== DATASET CONTENT ==
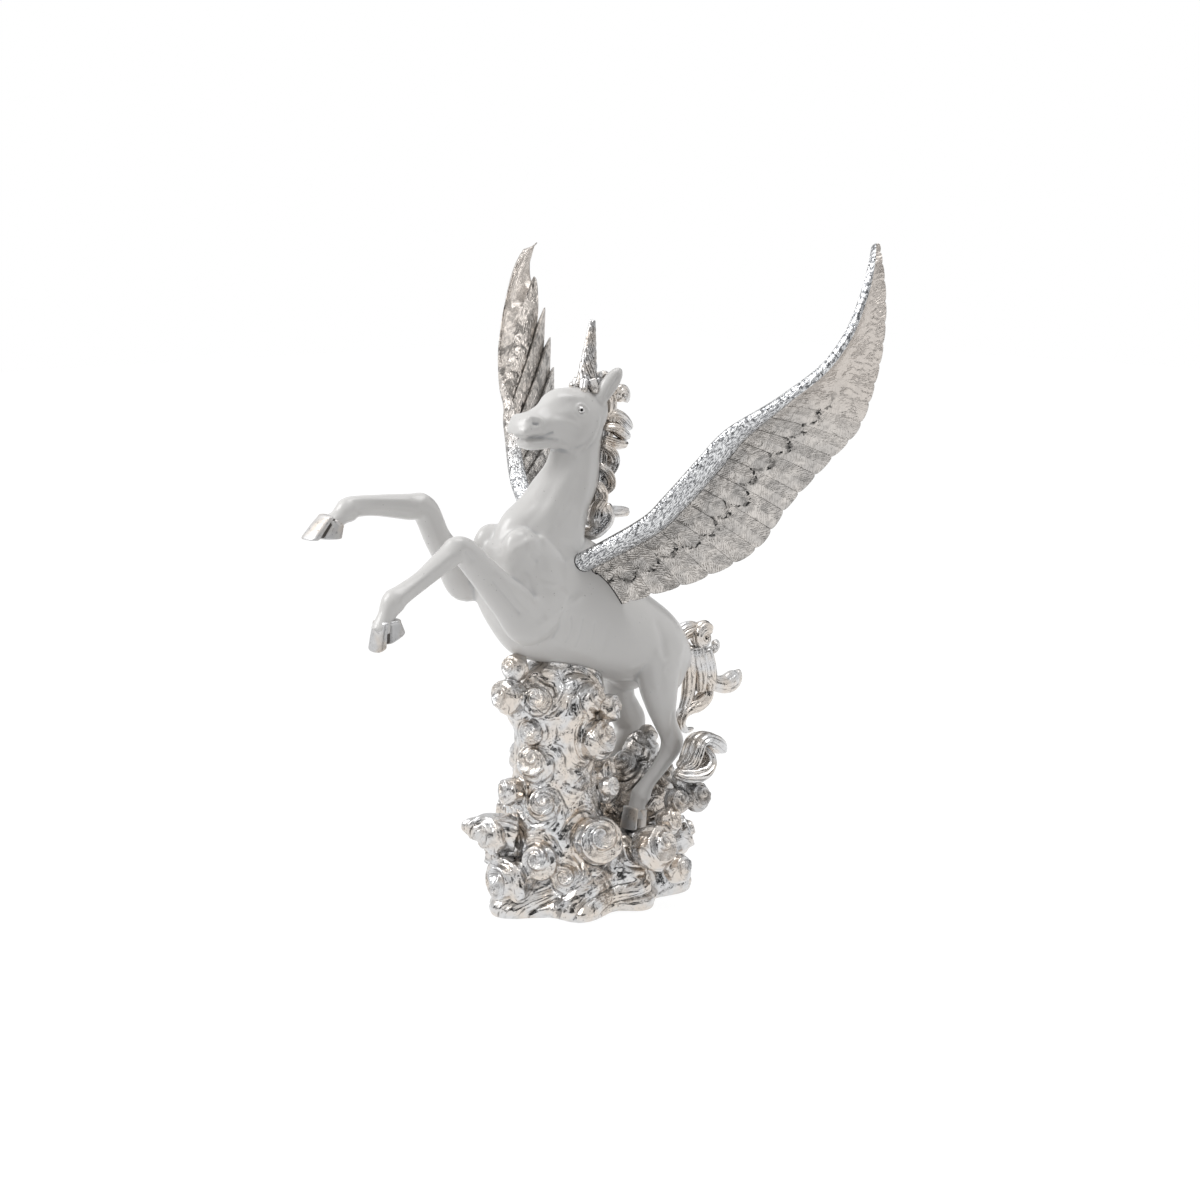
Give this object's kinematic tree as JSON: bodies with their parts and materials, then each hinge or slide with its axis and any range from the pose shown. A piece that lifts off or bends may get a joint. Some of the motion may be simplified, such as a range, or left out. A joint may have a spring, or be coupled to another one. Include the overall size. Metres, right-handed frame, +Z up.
{
  "type": "rearing winged unicorn figurine",
  "caption": "Rearing winged unicorn figurine: white cast horse with silver plated wings, horn, mane and tail, on a plated cloud base with a felt underside.",
  "frame": {"origin": "centre of the flat underside of the felt pad, on the plane of symmetry of the horse's trunk", "axes": "+Z up, the horse faces -Y, its own left is +X"},
  "size_m": [0.3034, 0.3165, 0.392],
  "materials": {
    "white_resin": "satin white lacquer on cast resin",
    "plated_resin": "bright silver plating on cast resin",
    "steel": "plain steel rod",
    "felt": "black felt"
  },
  "bodies": {
    "root": {"torso": "white_resin", "head": "white_resin", "foreleg_left": "white_resin", "foreleg_right": "white_resin", "hind_leg_left": "white_resin", "hind_leg_right": "white_resin", "hoof_fore_left": "plated_resin", "hoof_fore_right": "plated_resin", "hoof_hind_left": "plated_resin", "hoof_hind_right": "plated_resin", "eye_left": "plated_resin", "eye_right": "plated_resin", "horn": "plated_resin", "forelock": "plated_resin", "mane": "plated_resin", "wing_left": "plated_resin", "wing_right": "plated_resin", "tail": "plated_resin", "cloud_base": "plated_resin", "cloud_pillar": "plated_resin", "cloud_rear": "plated_resin", "cloud_plume": "plated_resin", "neck_dowel": "steel", "wing_dowel_left": "steel", "wing_dowel_right": "steel", "foreleg_dowel_left": "steel", "foreleg_dowel_right": "steel", "hind_dowel_left": "steel", "hind_dowel_right": "steel", "belly_dowel": "steel", "pillar_dowel": "steel", "horn_pin": "steel", "felt_pad": "felt"}
  },
  "joints": []
}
===
▶ _CHALLENGE_:
Copy each line above containing the string "with".

▶ _REPLY TO THE EXERCISE_:
Give this object's kinematic tree as JSON: bodies with their parts and materials, then each hinge or slide with its axis and any range from the pose shown. A piece that lifts off or bends may get a joint. Some of the motion may be simplified, such as a range, or left out. A joint may have a spring, or be coupled to another one. Include the overall size. Metres, right-handed frame, +Z up.
  "caption": "Rearing winged unicorn figurine: white cast horse with silver plated wings, horn, mane and tail, on a plated cloud base with a felt underside.",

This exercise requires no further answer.